Repeat exactly the lines of the listing below, please, starting with the first and ending with the line containing "bulge=0.4), 14, upper_brown)"; leave out the rest.

━━━ SOURCE DATA ━━━

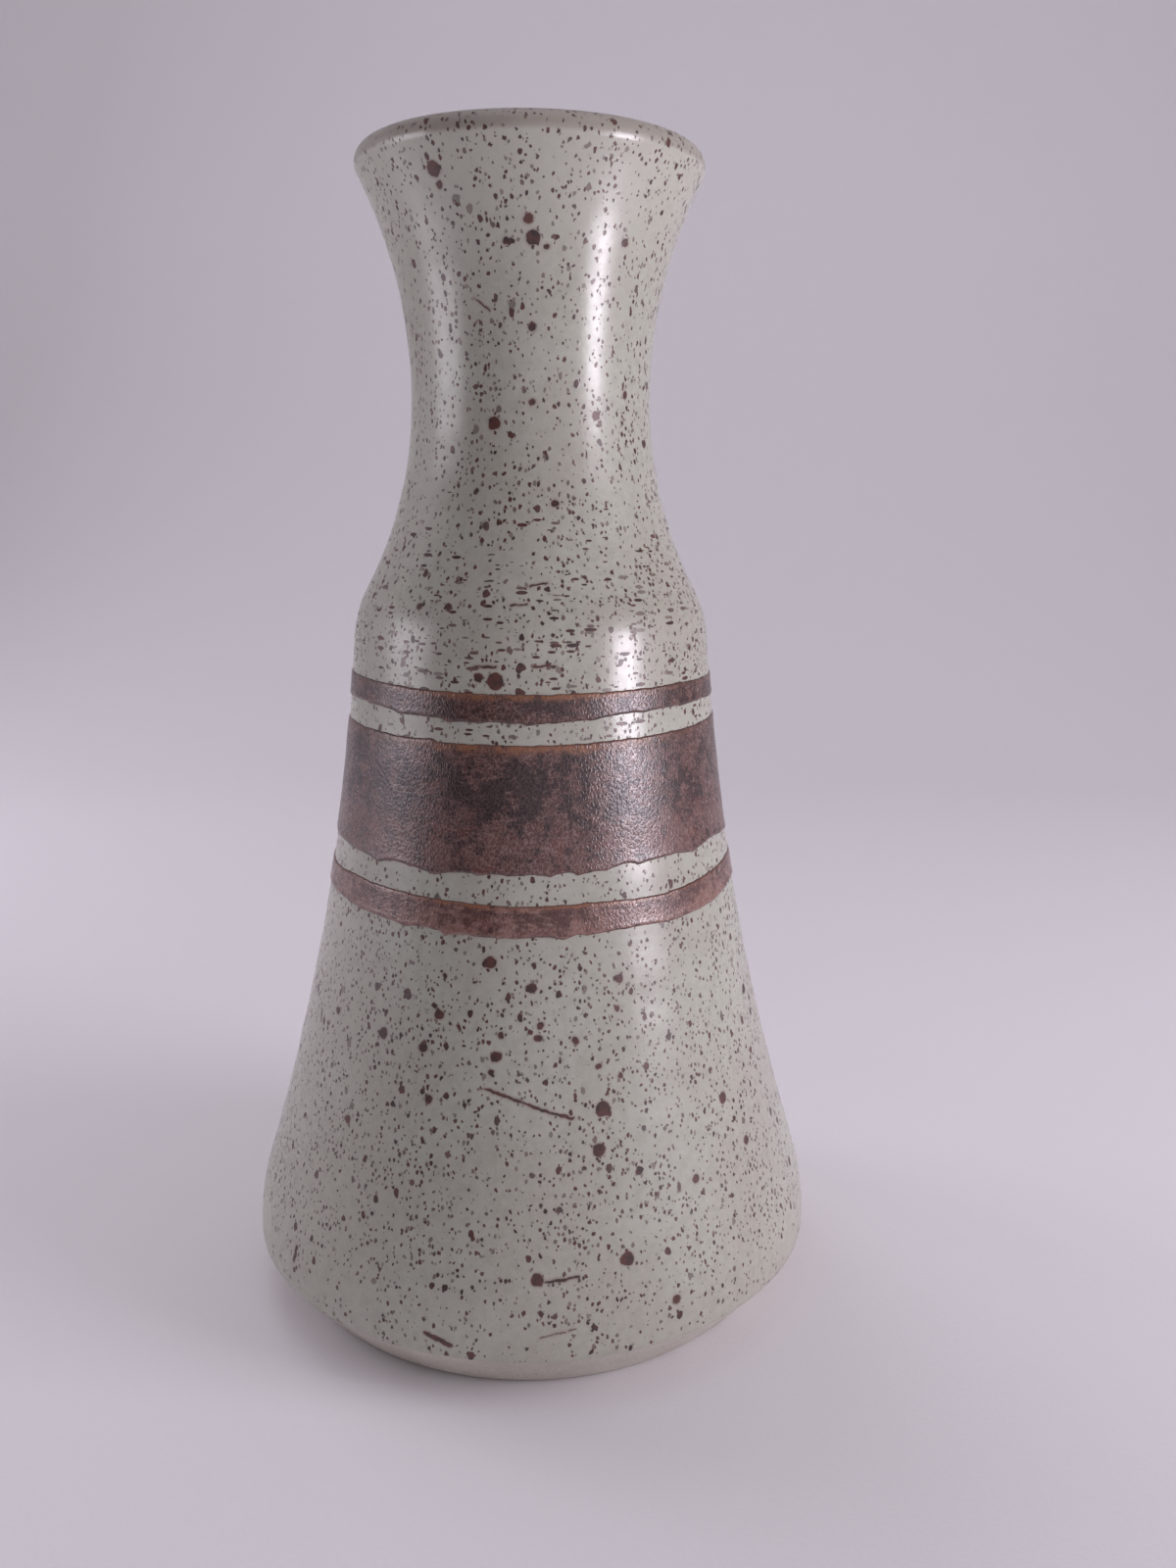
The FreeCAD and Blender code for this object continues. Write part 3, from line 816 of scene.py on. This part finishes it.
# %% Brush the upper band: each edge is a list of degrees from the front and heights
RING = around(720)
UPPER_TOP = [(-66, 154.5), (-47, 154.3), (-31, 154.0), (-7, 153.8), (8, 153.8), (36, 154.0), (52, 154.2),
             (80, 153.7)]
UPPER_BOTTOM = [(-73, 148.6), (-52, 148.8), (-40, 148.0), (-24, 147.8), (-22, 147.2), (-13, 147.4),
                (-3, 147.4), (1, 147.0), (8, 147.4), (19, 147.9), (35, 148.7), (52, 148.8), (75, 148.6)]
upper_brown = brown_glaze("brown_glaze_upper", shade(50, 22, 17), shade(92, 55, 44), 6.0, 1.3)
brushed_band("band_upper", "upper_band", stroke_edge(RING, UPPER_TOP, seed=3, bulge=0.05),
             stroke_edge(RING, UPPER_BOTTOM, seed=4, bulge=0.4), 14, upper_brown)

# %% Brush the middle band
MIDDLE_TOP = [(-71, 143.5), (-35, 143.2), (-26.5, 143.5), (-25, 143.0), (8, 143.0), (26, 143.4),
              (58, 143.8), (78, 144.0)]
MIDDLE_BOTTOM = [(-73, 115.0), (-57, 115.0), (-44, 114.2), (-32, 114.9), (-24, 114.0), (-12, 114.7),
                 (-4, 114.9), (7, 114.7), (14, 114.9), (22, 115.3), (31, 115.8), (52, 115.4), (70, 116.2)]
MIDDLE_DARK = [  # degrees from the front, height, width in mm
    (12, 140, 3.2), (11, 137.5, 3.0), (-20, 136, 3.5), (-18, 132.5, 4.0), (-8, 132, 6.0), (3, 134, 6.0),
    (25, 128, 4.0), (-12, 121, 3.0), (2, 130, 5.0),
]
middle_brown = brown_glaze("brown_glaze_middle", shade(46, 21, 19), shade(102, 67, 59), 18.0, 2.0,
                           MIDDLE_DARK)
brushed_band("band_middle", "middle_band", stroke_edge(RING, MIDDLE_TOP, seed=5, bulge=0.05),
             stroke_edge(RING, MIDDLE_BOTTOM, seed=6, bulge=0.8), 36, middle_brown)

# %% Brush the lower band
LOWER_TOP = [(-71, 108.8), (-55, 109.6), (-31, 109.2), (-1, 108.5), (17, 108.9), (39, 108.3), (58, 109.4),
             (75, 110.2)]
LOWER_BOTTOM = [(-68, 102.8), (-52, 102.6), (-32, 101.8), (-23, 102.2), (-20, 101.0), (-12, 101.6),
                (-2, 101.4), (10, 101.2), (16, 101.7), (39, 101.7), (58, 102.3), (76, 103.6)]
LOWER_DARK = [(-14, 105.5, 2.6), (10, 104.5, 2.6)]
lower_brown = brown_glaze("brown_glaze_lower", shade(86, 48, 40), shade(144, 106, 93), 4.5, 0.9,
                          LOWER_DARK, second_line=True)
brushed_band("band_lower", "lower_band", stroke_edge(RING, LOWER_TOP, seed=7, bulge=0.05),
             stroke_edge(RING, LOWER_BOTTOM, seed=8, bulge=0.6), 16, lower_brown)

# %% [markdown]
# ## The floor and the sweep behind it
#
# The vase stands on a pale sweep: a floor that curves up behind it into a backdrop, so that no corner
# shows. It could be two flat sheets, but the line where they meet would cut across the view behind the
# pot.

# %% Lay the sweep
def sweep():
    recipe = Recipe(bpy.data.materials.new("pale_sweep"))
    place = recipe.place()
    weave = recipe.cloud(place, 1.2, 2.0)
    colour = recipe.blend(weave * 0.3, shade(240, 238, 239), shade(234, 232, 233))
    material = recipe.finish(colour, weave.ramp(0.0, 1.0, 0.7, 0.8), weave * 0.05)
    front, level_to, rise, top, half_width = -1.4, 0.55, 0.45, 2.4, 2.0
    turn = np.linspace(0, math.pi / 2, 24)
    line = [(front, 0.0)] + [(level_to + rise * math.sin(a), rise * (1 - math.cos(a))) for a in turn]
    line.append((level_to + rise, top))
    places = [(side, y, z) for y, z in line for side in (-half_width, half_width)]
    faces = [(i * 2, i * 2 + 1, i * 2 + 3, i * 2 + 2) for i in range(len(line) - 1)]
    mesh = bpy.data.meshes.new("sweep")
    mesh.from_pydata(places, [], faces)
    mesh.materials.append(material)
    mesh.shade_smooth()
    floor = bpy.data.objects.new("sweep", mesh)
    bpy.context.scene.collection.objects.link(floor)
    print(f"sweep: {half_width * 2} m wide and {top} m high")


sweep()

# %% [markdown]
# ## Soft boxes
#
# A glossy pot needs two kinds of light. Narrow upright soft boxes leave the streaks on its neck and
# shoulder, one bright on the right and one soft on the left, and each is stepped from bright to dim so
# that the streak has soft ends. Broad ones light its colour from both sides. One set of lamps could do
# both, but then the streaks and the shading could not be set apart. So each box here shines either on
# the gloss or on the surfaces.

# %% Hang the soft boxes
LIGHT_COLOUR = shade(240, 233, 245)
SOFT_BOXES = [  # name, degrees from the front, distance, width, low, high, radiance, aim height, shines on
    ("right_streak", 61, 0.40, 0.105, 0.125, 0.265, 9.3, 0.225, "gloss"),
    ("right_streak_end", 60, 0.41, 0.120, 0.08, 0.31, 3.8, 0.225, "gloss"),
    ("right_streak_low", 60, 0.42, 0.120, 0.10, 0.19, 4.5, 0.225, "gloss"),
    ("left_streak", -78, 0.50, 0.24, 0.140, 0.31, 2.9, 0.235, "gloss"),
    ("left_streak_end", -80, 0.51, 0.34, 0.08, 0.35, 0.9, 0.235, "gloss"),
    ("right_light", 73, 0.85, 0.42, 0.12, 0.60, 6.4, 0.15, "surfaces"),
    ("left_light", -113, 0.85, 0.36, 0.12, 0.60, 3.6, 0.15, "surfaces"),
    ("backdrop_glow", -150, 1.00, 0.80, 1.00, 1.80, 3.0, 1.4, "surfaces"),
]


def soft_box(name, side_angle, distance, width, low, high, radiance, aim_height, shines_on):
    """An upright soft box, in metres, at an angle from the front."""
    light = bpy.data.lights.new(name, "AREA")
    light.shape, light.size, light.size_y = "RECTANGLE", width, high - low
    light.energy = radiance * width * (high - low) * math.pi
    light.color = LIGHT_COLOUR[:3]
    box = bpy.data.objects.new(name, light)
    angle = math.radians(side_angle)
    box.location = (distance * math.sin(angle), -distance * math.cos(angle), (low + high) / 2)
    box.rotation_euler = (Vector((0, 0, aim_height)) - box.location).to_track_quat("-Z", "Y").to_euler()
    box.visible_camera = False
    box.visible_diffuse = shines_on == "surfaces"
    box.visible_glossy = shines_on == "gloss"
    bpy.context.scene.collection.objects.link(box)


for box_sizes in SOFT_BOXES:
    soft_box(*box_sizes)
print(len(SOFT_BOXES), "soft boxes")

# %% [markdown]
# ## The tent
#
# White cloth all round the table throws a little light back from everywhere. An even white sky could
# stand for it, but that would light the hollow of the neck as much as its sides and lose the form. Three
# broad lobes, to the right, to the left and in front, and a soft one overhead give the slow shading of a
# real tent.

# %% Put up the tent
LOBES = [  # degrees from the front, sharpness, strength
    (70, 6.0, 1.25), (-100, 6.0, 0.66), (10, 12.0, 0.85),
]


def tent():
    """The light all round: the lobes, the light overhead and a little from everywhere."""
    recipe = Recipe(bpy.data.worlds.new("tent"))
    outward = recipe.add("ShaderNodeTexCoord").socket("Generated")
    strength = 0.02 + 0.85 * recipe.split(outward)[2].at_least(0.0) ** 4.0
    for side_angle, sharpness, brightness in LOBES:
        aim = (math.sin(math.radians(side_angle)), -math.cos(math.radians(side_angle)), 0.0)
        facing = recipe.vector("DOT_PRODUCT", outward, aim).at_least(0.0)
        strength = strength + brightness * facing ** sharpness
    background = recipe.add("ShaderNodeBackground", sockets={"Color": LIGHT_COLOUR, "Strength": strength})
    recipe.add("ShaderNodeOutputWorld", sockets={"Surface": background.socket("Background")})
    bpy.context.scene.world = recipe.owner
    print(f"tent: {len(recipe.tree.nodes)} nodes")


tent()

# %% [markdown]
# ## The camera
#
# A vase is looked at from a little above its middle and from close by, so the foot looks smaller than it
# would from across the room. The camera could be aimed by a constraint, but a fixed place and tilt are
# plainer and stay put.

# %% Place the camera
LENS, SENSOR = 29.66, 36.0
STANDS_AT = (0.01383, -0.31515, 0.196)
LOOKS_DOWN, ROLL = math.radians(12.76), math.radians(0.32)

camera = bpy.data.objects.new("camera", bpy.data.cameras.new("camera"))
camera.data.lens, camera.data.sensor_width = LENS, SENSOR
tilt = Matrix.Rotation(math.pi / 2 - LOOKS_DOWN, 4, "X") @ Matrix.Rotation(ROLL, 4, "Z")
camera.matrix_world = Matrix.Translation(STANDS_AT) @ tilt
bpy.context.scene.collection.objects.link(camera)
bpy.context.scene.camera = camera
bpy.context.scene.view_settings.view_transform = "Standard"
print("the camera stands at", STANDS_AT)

━━━

*REPLY*.
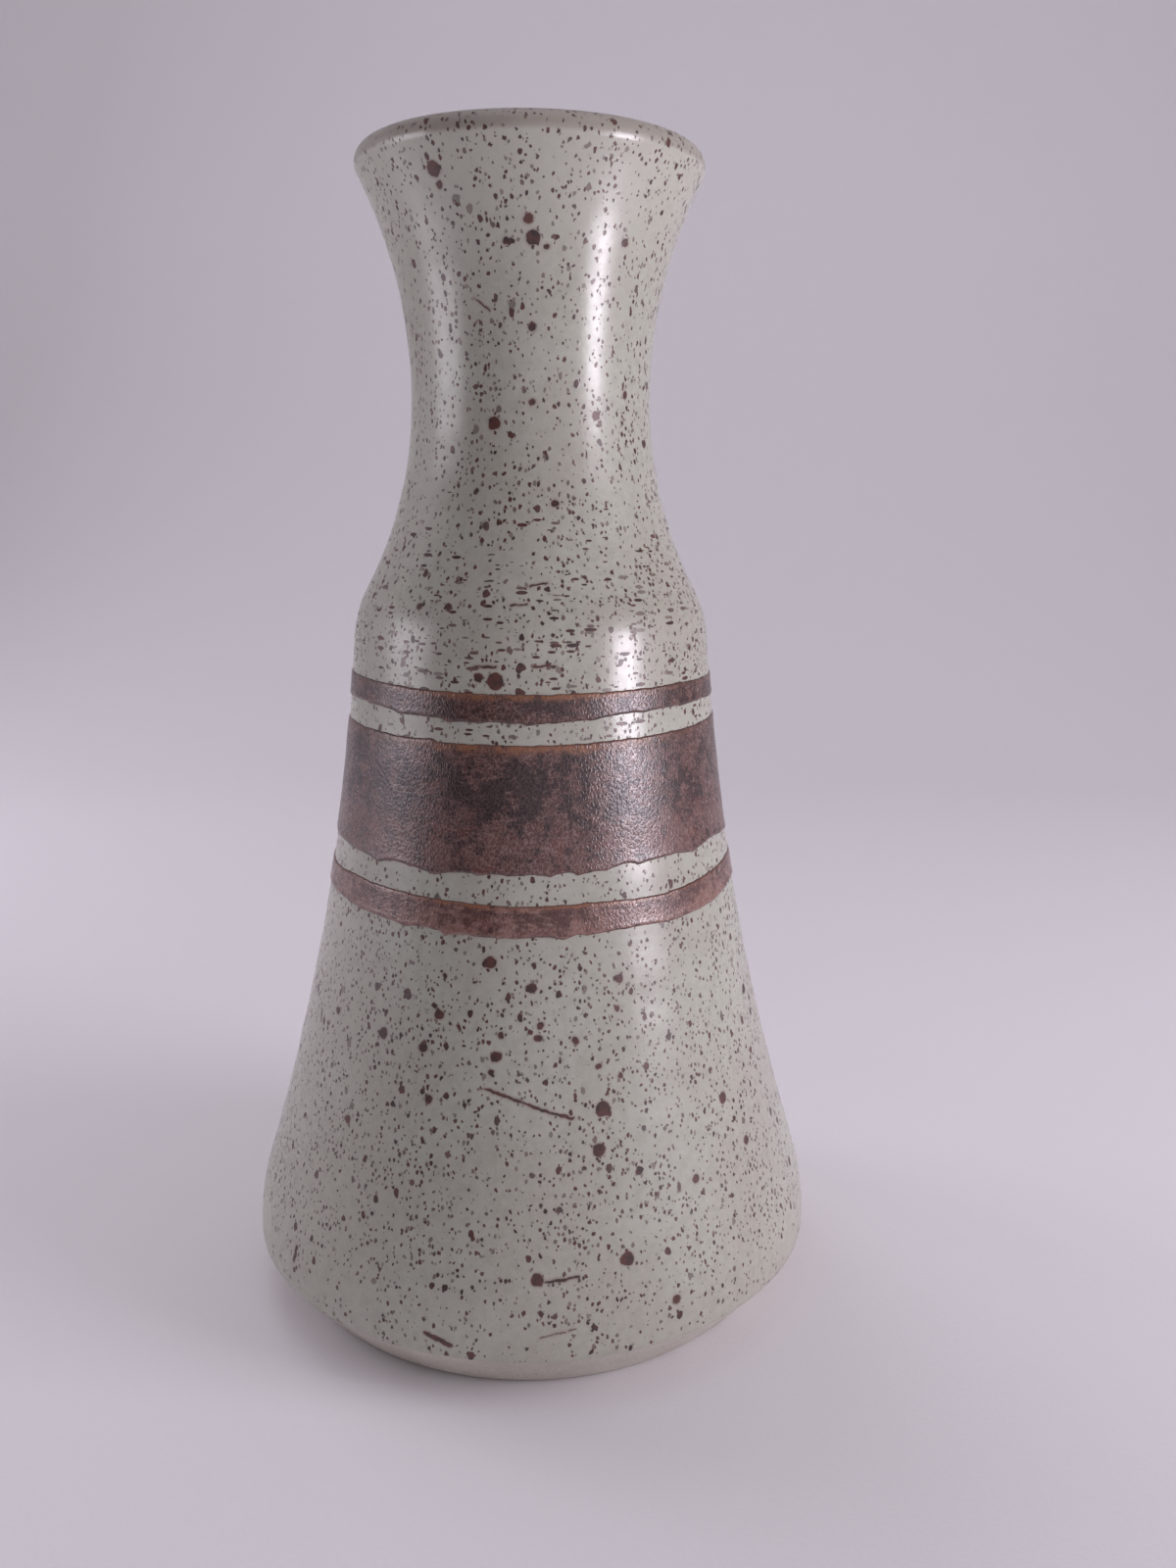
The FreeCAD and Blender code for this object continues. Write part 3, from line 816 of scene.py on. This part finishes it.
# %% Brush the upper band: each edge is a list of degrees from the front and heights
RING = around(720)
UPPER_TOP = [(-66, 154.5), (-47, 154.3), (-31, 154.0), (-7, 153.8), (8, 153.8), (36, 154.0), (52, 154.2),
             (80, 153.7)]
UPPER_BOTTOM = [(-73, 148.6), (-52, 148.8), (-40, 148.0), (-24, 147.8), (-22, 147.2), (-13, 147.4),
                (-3, 147.4), (1, 147.0), (8, 147.4), (19, 147.9), (35, 148.7), (52, 148.8), (75, 148.6)]
upper_brown = brown_glaze("brown_glaze_upper", shade(50, 22, 17), shade(92, 55, 44), 6.0, 1.3)
brushed_band("band_upper", "upper_band", stroke_edge(RING, UPPER_TOP, seed=3, bulge=0.05),
             stroke_edge(RING, UPPER_BOTTOM, seed=4, bulge=0.4), 14, upper_brown)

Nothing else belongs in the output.